Sunday, January 20, 2019

Is cash-out refinancing a mistake for Keller homeowners?

Couple in Home

For Keller homeowners who've been making regular mortgage payments, it feels good to watch your net worth make upward progress. That’s especially true if your house is also gaining value. With a growing amount of equity comes peace of mind, knowing you have the option of tapping into it when you want.

Whether it’s time for a new roof or you need to consolidate debt, you may see a traditional cash-out mortgage refinance as the ideal tool to access the money you need. However, if you’re considering a cash-out refi, you may be unaware of some of the pitfalls, or you may not know about the alternative solutions that might work in your financial favor.

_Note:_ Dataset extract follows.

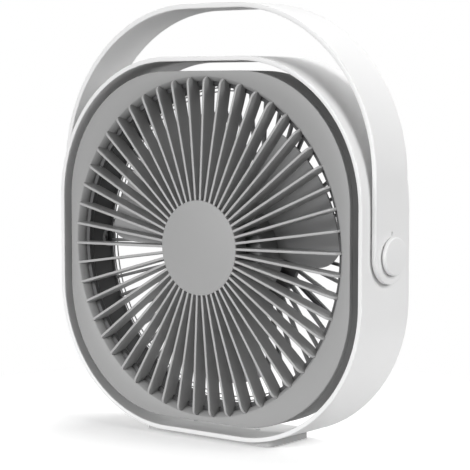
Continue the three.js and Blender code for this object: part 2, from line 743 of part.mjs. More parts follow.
function impeller() {
  const hub = cut(
    discY(IMPELLER_HUB_RADIUS, impellerFront, impellerBack, FINE_STEPS),
    discY(
      IMPELLER_HUB_RADIUS - IMPELLER_HUB_WALL,
      impellerFront + IMPELLER_HUB_WALL,
      impellerBack + OVERLAP,
      FINE_STEPS,
    ),
  );
  const boss = discY(BEARING_RADIUS, impellerFront + OVERLAP, tubeFront - FIT_GAP);
  const blades = [];
  for (let index = 0; index < BLADE_COUNT; index += 1) {
    blades.push(blade(BLADE_START_ANGLE + (index * 2 * HALF_TURN) / BLADE_COUNT));
  }
  const inside = discY(
    IMPELLER_HUB_RADIUS - IMPELLER_HUB_WALL,
    impellerFront + IMPELLER_HUB_WALL,
    discBack,
    FINE_STEPS,
  );
  const cleanBlades = blades.map((item) => item.subtract(inside));
  const shaftSeat = discY(SHAFT_RADIUS + SHAFT_CLEARANCE, shaftFront - FIT_GAP, discBack);
  return cut(join(hub, boss, ...cleanBlades), shaftSeat);
}

// ---------------------------------------------------------------- electrics
function socketPlace() {
  const radius = ductRadius + CASE_WALL + SOCKET_SPACING;
  return [radius * Math.cos(SOCKET_ANGLE), radius * Math.sin(SOCKET_ANGLE)];
}

function usbSocket() {
  const [x, z] = socketPlace();
  const yBack = coreBack;
  const shell = block(
    x - SOCKET_WIDTH / 2,
    x + SOCKET_WIDTH / 2,
    yBack - SOCKET_LENGTH,
    yBack,
    z - SOCKET_HEIGHT / 2,
    z + SOCKET_HEIGHT / 2,
  );
  const mouth = block(
    x - SOCKET_WIDTH / 2 + SOCKET_WALL,
    x + SOCKET_WIDTH / 2 - SOCKET_WALL,
    yBack - SOCKET_LENGTH + 2 * SOCKET_WALL,
    yBack + OVERLAP,
    z - SOCKET_HEIGHT / 2 + SOCKET_WALL,
    z + SOCKET_HEIGHT / 2 - SOCKET_WALL,
  );
  const tongue = block(
    x - SOCKET_TONGUE_WIDTH / 2,
    x + SOCKET_TONGUE_WIDTH / 2,
    yBack - SOCKET_LENGTH + SOCKET_WALL,
    yBack - SOCKET_WALL,
    z - SOCKET_WALL / 2,
    z + SOCKET_WALL / 2,
  );
  return join(cut(shell, mouth), tongue);
}

// A curved board in the corner pocket, between the duct and the case wall.
function controlBoard() {
  const inside = ductRadius + CASE_WALL + 2 * FIT_GAP;
  const outside = inside + BOARD_WIDTH;
  const from = SOCKET_ANGLE - BOARD_HALF_ANGLE;
  const to = SOCKET_ANGLE + BOARD_HALF_ANGLE;
  const shape = new THREE.Shape();
  shape.absarc(0, 0, outside, from, to);
  shape.absarc(0, 0, inside, to, from, true);
  const yBack = coreBack - SOCKET_LENGTH - FIT_GAP;
  return slab(shape, yBack - BOARD_THICKNESS, yBack, CORNER_STEPS);
}

function motorLead() {
  const point = (radius, y) => new THREE.Vector3(
    radius * Math.cos(LEAD_ANGLE),
    y,
    radius * Math.sin(LEAD_ANGLE),
  );
  const rise = LEAD_RADIUS + 2 * FIT_GAP;
  const alongSlat = (radius) => point(radius, slatLevel(radius) - rise);
  const path = new THREE.CatmullRomCurve3([
    point(MOTOR_BASE_RADIUS + 2 * rise, baseFront),
    alongSlat(REAR_DISC_RADIUS),
    alongSlat((REAR_DISC_RADIUS + tipRadius) / 2),
    alongSlat(tipRadius),
    point(ductRadius - rise, leadExit),
    point(ductRadius + CASE_WALL + LEAD_RADIUS, leadExit),
  ]);
  const round = new THREE.Shape();
  round.absarc(0, 0, LEAD_RADIUS, 0, 2 * HALF_TURN);
  const geometry = new THREE.ExtrudeGeometry(round, {
    steps: LEAD_STEPS,
    curveSegments: LEAD_SIDES,
    bevelEnabled: false,
    extrudePath: path,
  });
  const body = solid(geometry);
  return body.volume() < 0 ? solid(flipped(geometry)) : body;
}

// ---------------------------------------------------------------- pivots, switch and knob
function pivotAxle(side) {
  const flangeBack = flangeSeat - FIT_GAP;
  return cut(
    join(
      sideDisc(side, flangeRadius, flangeBack - AXLE_FLANGE_THICKNESS, flangeBack),
      sideDisc(side, AXLE_RADIUS, flangeBack - OVERLAP, armOutside),
    ),
    sideDisc(side, AXLE_BORE_RADIUS, bossInside, knobFace),
  );
}

function spacer(side) {
  return cut(
    sideDisc(side, spacerRadius, coreHalfWidth + FIT_GAP, bandSide - BAND_WALL - FIT_GAP),
    sideDisc(side, AXLE_RADIUS + FIT_GAP, coreHalfWidth, bandSide),
  );
}

// A round cap with a softened rim, on the outside of a handle arm, and a shaft into the axle.
function sideKnob(side, shaftReach) {
  const rim = knobFace - KNOB_EDGE;
  const corners = [[0, knobBase], [KNOB_RADIUS, knobBase], [KNOB_RADIUS, rim]];
  corners.push([KNOB_RADIUS - KNOB_EDGE, knobFace]);
  corners.push([0, knobFace]);
  const outline = corners.map(([radius, x]) => new THREE.Vector2(radius, x));
  const geometry = new THREE.LatheGeometry(outline, FINE_STEPS);
  geometry.rotateZ(-side * QUARTER_TURN);
  const cap = solid(geometry);
  const disc = cap.volume() < 0 ? solid(flipped(geometry)) : cap;
  return disc.add(sideDisc(side, KNOB_SHAFT_RADIUS, shaftReach, knobBase + OVERLAP));
}

function rotarySwitch() {
  const inside = bossInside + FIT_GAP;
  return cut(
    sideDisc(1, SWITCH_RADIUS, inside, inside + SWITCH_THICKNESS),
    sideDisc(1, KNOB_SHAFT_RADIUS + FIT_GAP, inside + SWITCH_THICKNESS / 2, knobFace),
  );
}

function capScrew() {
  const headFace = bossInside + FIT_GAP;
  const headBack = headFace + SCREW_HEAD_HEIGHT;
  return join(
    sideDisc(-1, SCREW_HEAD_RADIUS, headFace, headBack),
    sideDisc(-1, SCREW_RADIUS, headBack - OVERLAP, capShaftReach - FIT_GAP),
  );
}

// ---------------------------------------------------------------- assembly
addNode('outer_band', outerBand(), 'white');
addNode('foot_bar', footBar(), 'rubber');
footScrewPlaces().forEach((x, index) => addNode(`foot_screw_${index + 1}`, footScrew(x), 'steel'));
addNode('handle', handleHoop(), 'white');
addNode('core_ring', coreRing(), 'grey');
addNode('front_grille', frontGrille(), 'grey');
addNode('hub_cap', hubCap(), 'grey');
addNode('rear_grille', rearGrille(), 'grey');
screwPlaces().forEach(([x, z], index) => {
  const headFront = rearFront + REAR_RING_THICKNESS + FIT_GAP;
  addNode(`case_screw_${index + 1}`, backScrew(x, z, headFront, plateBack + FIT_GAP), 'steel');
});
addNode('motor_base', motorBase(), 'steel');
motorScrewPlaces().forEach(([x, z], index) => {
  addNode(`motor_screw_${index + 1}`, backScrew(x, z, discBack + FIT_GAP, baseFront + FIT_GAP), 'steel');
});
addNode('bearing_front', bearing(tubeFront + FIT_GAP), 'steel');
addNode('bearing_rear', bearing(clipFront - FIT_GAP - BEARING_LENGTH), 'steel');
addNode('stator', stator(), 'copper');
addNode('magnet_ring', ringY(
  magnetInside + MAGNET_WALL,
  magnetInside,
  magnetFront,
  magnetFront + MAGNET_LENGTH,
  FINE_STEPS,
), 'magnet');
addNode('rotor_ring', ringY(
  rotorOutside,
  rotorOutside - ROTOR_WALL,
  magnetFront,
  impellerBack - FIT_GAP,
  FINE_STEPS,
), 'steel');
addNode('motor_shaft', motorShaft(), 'steel');
addNode('shaft_clip', shaftClip(), 'steel');
addNode('impeller', impeller(), 'blade');
addNode('control_board', controlBoard(), 'board');
addNode('usb_socket', usbSocket(), 'steel');
addNode('motor_lead', motorLead(), 'black');
addNode('pivot_axle_right', pivotAxle(1), 'steel');
addNode('pivot_axle_left', pivotAxle(-1), 'steel');
addNode('spacer_right', spacer(1), 'black');
addNode('spacer_left', spacer(-1), 'black');
addNode('rotary_switch', rotarySwitch(), 'black');
addNode('speed_knob', sideKnob(1, bossInside + SWITCH_THICKNESS), 'white');
addNode('pivot_cap_left', sideKnob(-1, capShaftReach), 'white');
addNode('pivot_screw_left', capScrew(), 'steel');

export default group;
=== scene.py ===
# %% [markdown]
# # Desk box fan
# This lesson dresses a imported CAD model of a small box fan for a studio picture.
# The CAD parts give every place and size. Blender adds fine meshes, materials, light and a camera.

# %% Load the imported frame
import math

import bmesh
import bpy
from mathutils import Matrix, Vector


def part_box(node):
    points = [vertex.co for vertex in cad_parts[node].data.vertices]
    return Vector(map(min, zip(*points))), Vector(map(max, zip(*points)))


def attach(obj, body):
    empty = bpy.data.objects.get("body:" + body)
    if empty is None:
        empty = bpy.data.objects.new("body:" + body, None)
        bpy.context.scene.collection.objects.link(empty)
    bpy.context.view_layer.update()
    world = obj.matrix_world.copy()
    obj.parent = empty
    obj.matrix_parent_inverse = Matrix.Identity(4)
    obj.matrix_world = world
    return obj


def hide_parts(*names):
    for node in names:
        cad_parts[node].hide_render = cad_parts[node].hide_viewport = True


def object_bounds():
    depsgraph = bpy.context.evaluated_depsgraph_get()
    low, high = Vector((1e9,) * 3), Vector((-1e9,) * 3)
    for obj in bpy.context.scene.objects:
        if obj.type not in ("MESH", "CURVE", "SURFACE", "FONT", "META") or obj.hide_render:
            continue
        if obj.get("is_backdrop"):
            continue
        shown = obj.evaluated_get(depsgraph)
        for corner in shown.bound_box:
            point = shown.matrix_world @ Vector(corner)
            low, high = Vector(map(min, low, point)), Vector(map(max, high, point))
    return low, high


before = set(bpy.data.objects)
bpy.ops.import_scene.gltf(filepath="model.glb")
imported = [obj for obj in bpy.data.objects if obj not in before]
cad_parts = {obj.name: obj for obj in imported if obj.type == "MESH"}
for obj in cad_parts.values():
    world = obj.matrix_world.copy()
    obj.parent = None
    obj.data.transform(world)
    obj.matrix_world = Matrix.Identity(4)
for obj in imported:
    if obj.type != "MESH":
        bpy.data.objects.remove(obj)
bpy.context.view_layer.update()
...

With a cash-out refi, homeowners can borrow against the equity in their home by taking out a new mortgage loan. This new loan includes the original loan balance and the additional amount borrowed against the equity.

To many, cash-out refi loans seem like a great option because of their suprior interest rates, especially when compared to personal loans and credit cards. The problem is that they can end up becoming more expensive than homeowners expect and derail their budget projections for the upcoming year.

Hear are three things all homeowners need to consider before they opt for a cash-out refi loan:

Interest rates are rising: After enjoying historical lows, mortgage interest rates have reached 5 percent, the highest in eight years, according to the Washington Post. With a cash-out refi, homeowners face trading their lower interest rate for a higher one.

Less convenient than other loan products: The application and approval process for a cash-out is anything but efficient, thanks to time-consuming activities like property appraisals and in-person closings. In all, the loan process can take anywhere from 30-60 days.

Additional fees: Borrowers often don’t realize that cash-out refis come with closing fees for such things as appraisals, title searches and credit reports, adding another layer of cost to the loan.
A smarter solution that can potentially spare borrowers thousands in interest cost is a home equity loan. Instead of starting over with a new mortgage, you’d simply take out a separate loan against the equity in your property. This option lets you keep your mortgage interest rate.

To make things more clear, here’s a comparison of how the two loans could affect a homeowner like you.

Let’s say you took out a $175,000 mortgage six years ago at 3.625 percent interest. After making monthly payments of $798, your balance is $153,365. Now you’re looking to do some renovations and pay off some credit card debt, and you need to borrow $75,000. With your home valued at $300,000, there’s more than enough equity.

With a cash-out re-fi loan, you’d “reset” your mortgage balance at $228,365 with an interest rate of, say, 5.75 percent interest. That brings your monthly payment to $1,333, but in 30 years, when the mortgage is paid off, total interest comes to $287,225 (that’s the interest you paid on your original mortgage and the interest you’ll pay with the refinanced loan).

With a $75,000 home equity loan, you may receive a higher rate, but it applies to a much smaller loan amount. If you secured a home equity loan at 9.0 percent APR, your monthly payment for your mortgage and equity loan combined would be slightly higher at $1,559. However, the term of your equity loan is 15 years, and your mortgage is still on track to being paid off in 24 years. In all, your total interest payments come to $174,238 (original mortgage plus home equity loan).

Bottom line: In this scenario, a home equity loan comes out as the better financial decision, because not only are you finished paying six years earlier, you would save $112,987 in interest alone.
Another upside to using solutions other than cash-out refis is that there are now convenient and fast solutions that let borrowers access their equity with ease. Keller homeowners should discuss their options with a professional before proceeding with any action.